Senin, 15 Agustus 2011

The Processes And Responsibilities Of Registering A Company In Australia


When starting a business there are many decisions to make. Deciding the legal structure of your business is vital and it is common to choose a company structure; as this provides a number of benefits including asset protection and greater access to finances. It is important to seek professional advice when making this important assessment.
If you decide that a company structure is best for your business you will need to undertake the process of registering a company and you need to understand your responsibilities. The company registration process includes applying to the Australian Securities and Investments Commission (ASIC), the government body responsible for overseeing all companies registered in Australia.
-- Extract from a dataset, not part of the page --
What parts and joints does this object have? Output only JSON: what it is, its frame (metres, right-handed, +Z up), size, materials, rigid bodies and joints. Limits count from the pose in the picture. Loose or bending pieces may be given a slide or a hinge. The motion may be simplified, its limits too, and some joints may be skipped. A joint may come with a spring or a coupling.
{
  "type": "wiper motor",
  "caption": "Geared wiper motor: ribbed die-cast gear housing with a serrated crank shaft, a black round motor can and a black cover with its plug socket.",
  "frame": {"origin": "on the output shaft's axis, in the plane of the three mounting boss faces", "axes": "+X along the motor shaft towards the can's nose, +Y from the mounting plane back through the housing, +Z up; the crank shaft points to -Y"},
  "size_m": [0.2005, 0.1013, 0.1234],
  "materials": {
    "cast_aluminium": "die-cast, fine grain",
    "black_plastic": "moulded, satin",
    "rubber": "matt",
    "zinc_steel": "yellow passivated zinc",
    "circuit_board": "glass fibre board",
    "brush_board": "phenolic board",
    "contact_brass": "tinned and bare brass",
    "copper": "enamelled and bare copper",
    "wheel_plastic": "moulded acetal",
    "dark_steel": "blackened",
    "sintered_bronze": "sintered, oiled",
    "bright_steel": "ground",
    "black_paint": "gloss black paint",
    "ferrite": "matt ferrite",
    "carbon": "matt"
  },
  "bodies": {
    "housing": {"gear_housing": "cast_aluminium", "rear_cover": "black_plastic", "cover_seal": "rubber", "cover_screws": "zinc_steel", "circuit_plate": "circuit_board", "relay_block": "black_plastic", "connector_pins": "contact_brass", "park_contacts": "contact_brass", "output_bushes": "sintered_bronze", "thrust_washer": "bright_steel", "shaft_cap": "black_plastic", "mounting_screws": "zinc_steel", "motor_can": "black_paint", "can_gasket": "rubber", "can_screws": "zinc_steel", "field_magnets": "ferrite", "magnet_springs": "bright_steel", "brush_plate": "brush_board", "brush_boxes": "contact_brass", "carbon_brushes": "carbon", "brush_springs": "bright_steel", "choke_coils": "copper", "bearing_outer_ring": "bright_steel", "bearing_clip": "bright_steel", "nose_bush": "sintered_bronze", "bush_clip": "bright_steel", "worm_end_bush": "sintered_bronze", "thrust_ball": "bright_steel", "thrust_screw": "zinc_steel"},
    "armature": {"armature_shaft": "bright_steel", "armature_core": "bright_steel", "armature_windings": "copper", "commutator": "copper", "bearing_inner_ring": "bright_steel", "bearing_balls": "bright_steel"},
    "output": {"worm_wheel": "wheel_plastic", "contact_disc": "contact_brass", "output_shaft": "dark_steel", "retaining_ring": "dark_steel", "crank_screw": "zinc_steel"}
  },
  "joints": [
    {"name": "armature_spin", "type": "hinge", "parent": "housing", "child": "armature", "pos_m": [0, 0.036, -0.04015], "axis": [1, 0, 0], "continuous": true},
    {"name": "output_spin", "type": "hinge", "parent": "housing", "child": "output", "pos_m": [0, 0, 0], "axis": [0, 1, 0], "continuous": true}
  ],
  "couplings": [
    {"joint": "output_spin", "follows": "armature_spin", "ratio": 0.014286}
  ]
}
You will need to register a name that is different from other company names already registered with ASIC; a number of online company registration service providers will help you check available names. The company registration occurs when ASIC accepts the company name submitted and issues a unique nine digit Australian Company Number (ACN) - this number which must appear on public documents and cheques used by the company.
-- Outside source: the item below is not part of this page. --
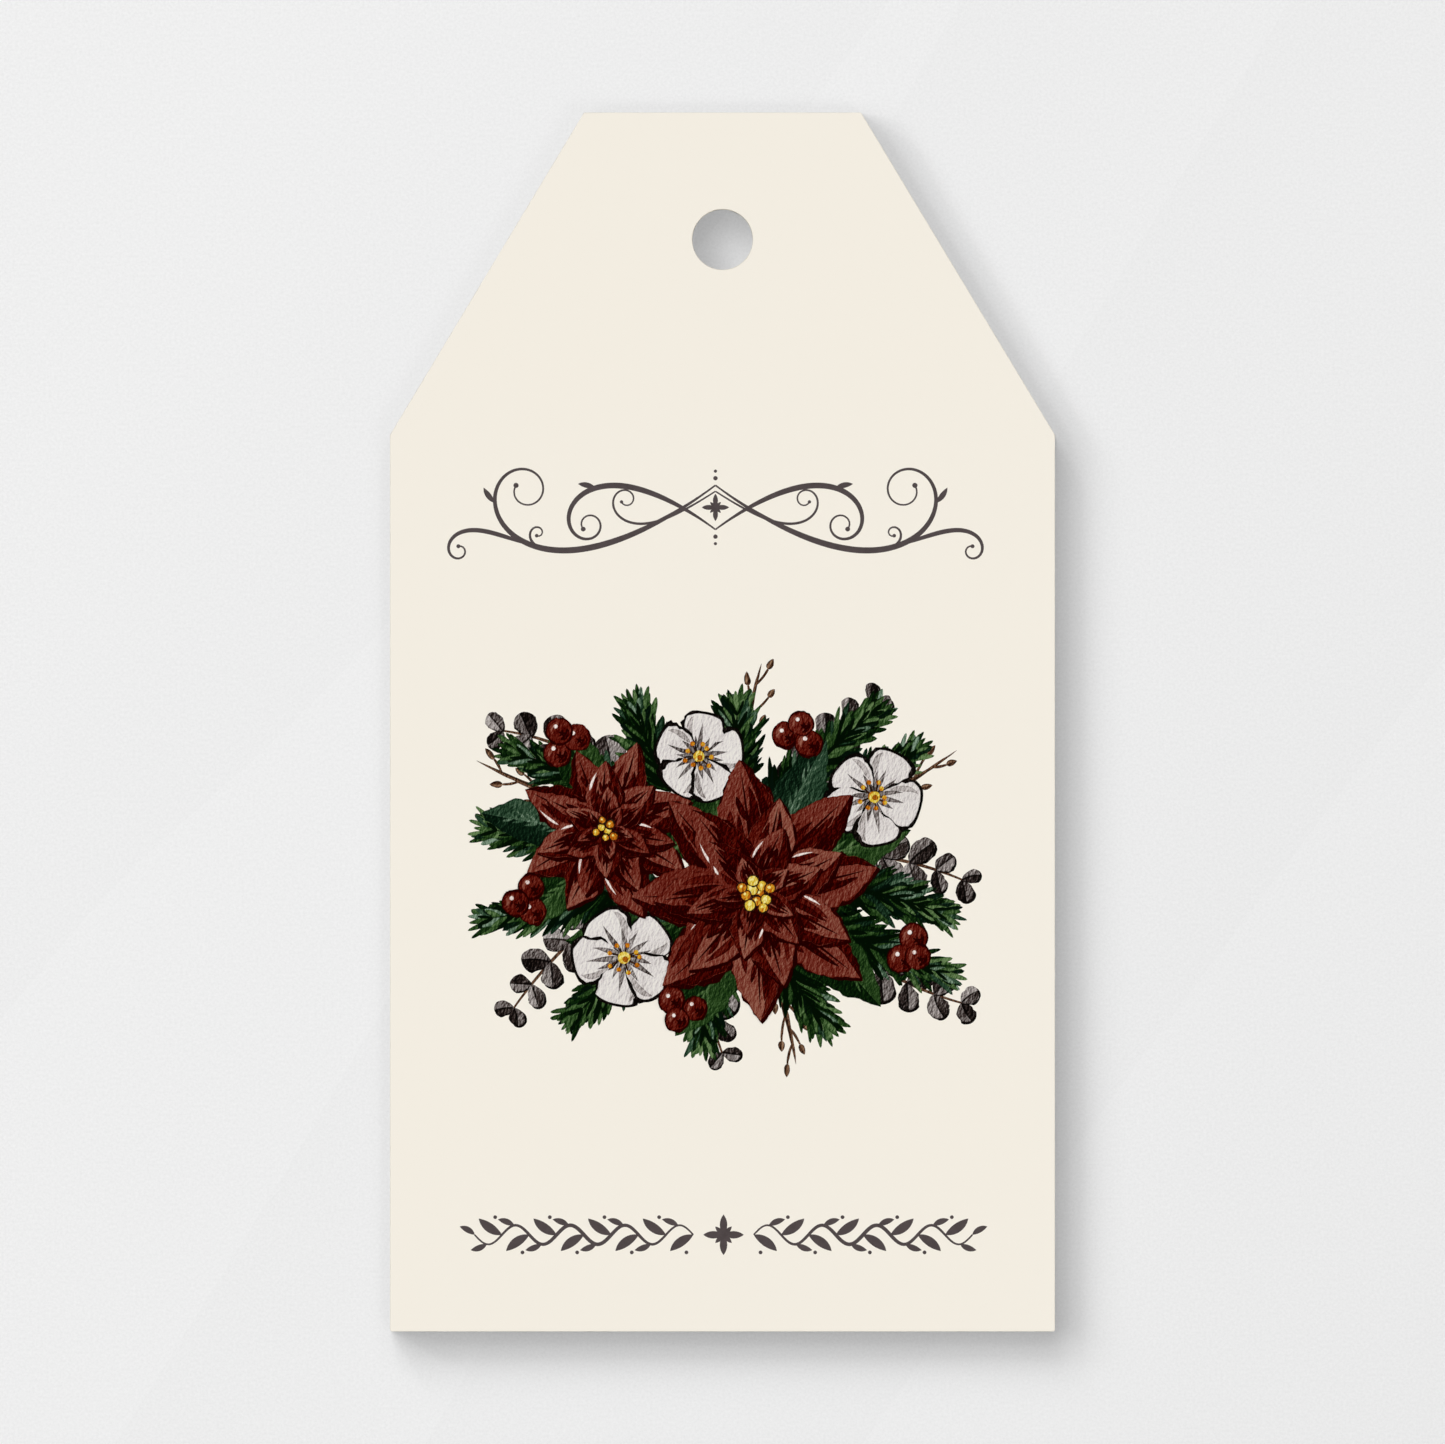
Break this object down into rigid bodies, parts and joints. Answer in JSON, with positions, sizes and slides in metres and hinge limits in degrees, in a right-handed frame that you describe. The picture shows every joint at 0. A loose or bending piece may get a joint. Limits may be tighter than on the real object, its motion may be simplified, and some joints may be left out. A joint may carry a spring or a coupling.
{
  "type": "gift tag",
  "caption": "Flat gift tag of two cream card sheets glued back to back, with slanted shoulders and a round string hole near the top edge.",
  "frame": {"origin": "centre of the tag's width and height, on its back face", "axes": "+Z out of the printed face, square to the card; +Y along the tag's height towards the string hole; +X across the width, to the right as the face is read"},
  "size_m": [0.066, 0.121, 0.0009],
  "materials": {
    "cream_card": "uncoated matt, fine tooth",
    "dried_glue": "satin",
    "green_print": "matt print",
    "maroon_print": "matt print",
    "grey_print": "matt print",
    "gold_print": "matt print",
    "dark_print": "matt print"
  },
  "bodies": {
    "root": {"front_sheet": "cream_card", "glue_film": "dried_glue", "back_sheet": "cream_card"}
  },
  "joints": []
}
An Australian registered company must have a registered office in Australia where communications and notices relating to the company can be sent, however your office does not need to be open to the public. ASIC must be notified of this address at the time of company registration, and at any time the location changes. If the company does not occupy the premises of the registered office, the occupier must indicate in writing at the time of registration that they have agreed that the company registered office can be located there; it is also worth noting that a Post Office Box cannot be used.
A number of business service providers in Australia offer an online company registration service that links directly to ASIC. Some online company registration facilities will allow you to check the availability of a company name, fill out the necessary forms through an online ordering system, register for a domain name and receive an ACN for a low company registration fee.
Once the company registration is complete, company registers must be kept to record details of the company (including a register of shareholders and a register of charges). These company registers can be a bound or loose leaf book, or on a computer that allows documents to be printed out. The records must be kept at a place approved by ASIC.
Your company will also need to obtain a Tax File Number (TFN), which can be applied for through the Australian Tax Office (ATO).The TFN is unique number to be used on correspondence with the ATO relating to the company and when lodging the company’s tax return.
Company registration establishes a separate legal entity to that of its owners, with the company having its own powers and responsibilities. The company can be a public company, which means that it can have an unlimited number of shareholders; or a proprietary company, which is restricted to 50 shareholders. Proprietary companies have greater restrictions compared to public companies, including the inability to buy or sell shares to the public. A proprietary company (often called a ‘private company’) is the most common structure used for small businesses and is identified with the words “Pty. Ltd.” included on the end of its name.
The powers and responsibilities of a registered company are set out in the Corporations Act. All assets within the business (such as cash in the bank and equipment used to run the business) belong to the company and must be used for the company’s purposes. As such, a company has the powers of an individual, including the power to:
•own and dispose of property and other assets
•enter into contracts
•sue and be sued.
Ownership of a company is made by way of shareholding; there must be at least one shareholder. For a small business operator, the owners would most probably choose to be the shareholders when registering a company. One of the main advantages of company registration for small business operators is that the shareholders of the company are not liable for the company’s debts, so the liability of the shareholders is limited. The only obligation on the shareholders is to pay the amount owing to acquire the shares in the company, which can be as little as $1.00 a share. So if a company fails the total amount a shareholder can lose is the value of their shares.
Directors of a company manage the business on behalf of its owners, the shareholders. The directors may in fact also be shareholders of the company, but do not need to be. They are formally appointed by the shareholders. A director of a company does not need to have any specific qualifications but does have a duty to:
•act in good faith in the best interests of the company,
•to act in their role as director with care and diligence,
•avoid using their position of director to conflict with any interests they may have outside the company,
•not misuse any information they obtain on the company in their position as director of that company.
A director may be liable to compensate the company for any losses the company suffers from a breach of their duties.
There are number of finance options available to fund company operations, however it important to note that if a shareholder personally guarantees a loan to the company, then they will be personally liable for the repayment if the company is unable to do so. Directors of a company may also be liable for the company’s debts if they provide a personal guarantee of the company’s liabilities and the company is unable to pay these debts when they are due.
A shareholder may sell their shares, but only if the sale would not breach company rules, as set out in its constitution, or the Corporations Act; directors have the discretion to refuse to register a transfer of shares. A company continues to exist even if one or more of its shareholders sells their shares, dies or leaves the company. If the company has only one shareholder who dies, their personal representative is able to ensure the company can continue to operate.
A company may be wound up by order of a Court or voluntarily by the shareholders. At the time the company is wound up, if there any assets left over after the company debts have been paid, the surplus can be distributed to the shareholders. If a company ceases trading or has been wound up it will remain on ASIC’s register until it is deregistered.